start DATASET CONTENT
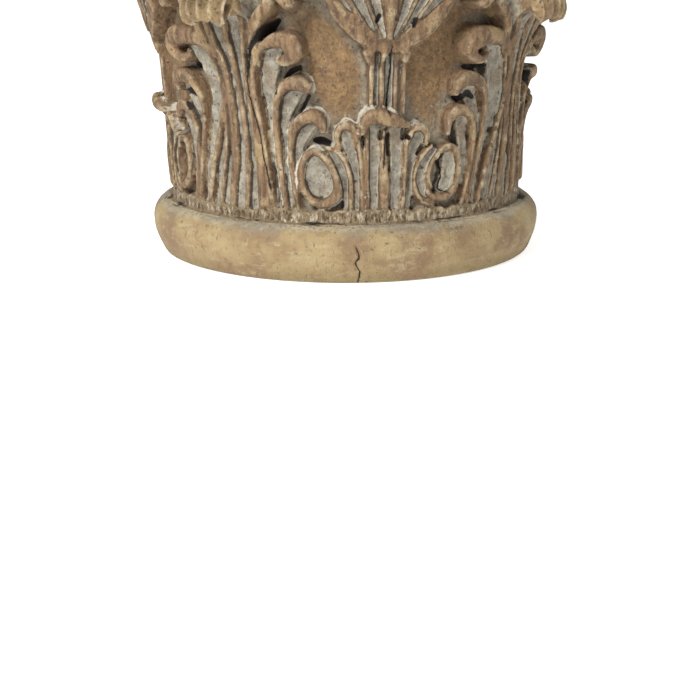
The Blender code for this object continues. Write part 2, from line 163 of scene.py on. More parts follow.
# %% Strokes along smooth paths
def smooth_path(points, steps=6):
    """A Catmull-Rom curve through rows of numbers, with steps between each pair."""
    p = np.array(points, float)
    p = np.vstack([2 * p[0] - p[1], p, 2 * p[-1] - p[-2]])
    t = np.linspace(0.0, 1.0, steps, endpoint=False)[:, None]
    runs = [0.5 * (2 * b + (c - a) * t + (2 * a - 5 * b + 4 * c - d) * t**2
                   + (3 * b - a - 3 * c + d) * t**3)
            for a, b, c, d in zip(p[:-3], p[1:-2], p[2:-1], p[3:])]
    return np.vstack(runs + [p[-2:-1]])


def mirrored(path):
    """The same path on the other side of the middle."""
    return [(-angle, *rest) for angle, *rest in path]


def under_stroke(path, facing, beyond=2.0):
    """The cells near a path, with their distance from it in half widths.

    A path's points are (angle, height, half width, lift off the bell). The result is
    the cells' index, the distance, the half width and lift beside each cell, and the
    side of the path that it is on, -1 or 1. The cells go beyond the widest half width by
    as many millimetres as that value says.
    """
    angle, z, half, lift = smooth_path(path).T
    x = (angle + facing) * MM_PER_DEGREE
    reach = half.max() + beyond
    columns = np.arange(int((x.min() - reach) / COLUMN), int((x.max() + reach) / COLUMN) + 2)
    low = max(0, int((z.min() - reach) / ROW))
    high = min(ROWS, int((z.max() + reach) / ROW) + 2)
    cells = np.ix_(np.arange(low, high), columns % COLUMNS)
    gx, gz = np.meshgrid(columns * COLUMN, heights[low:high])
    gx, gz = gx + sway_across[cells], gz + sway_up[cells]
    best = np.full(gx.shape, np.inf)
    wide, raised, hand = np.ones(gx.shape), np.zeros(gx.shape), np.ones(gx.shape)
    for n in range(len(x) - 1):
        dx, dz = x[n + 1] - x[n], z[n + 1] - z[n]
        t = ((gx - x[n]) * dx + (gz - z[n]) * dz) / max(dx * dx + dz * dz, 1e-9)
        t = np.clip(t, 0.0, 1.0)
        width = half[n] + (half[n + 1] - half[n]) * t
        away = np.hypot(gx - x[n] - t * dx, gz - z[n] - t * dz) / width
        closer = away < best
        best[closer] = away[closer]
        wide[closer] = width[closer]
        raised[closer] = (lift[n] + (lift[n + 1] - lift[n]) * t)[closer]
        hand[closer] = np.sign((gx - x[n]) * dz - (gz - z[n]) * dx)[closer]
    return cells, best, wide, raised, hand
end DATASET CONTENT
WHAT YOU WILL DO: Determine how many lines contain the word "from" and reply with that number alone.

RESULT: 2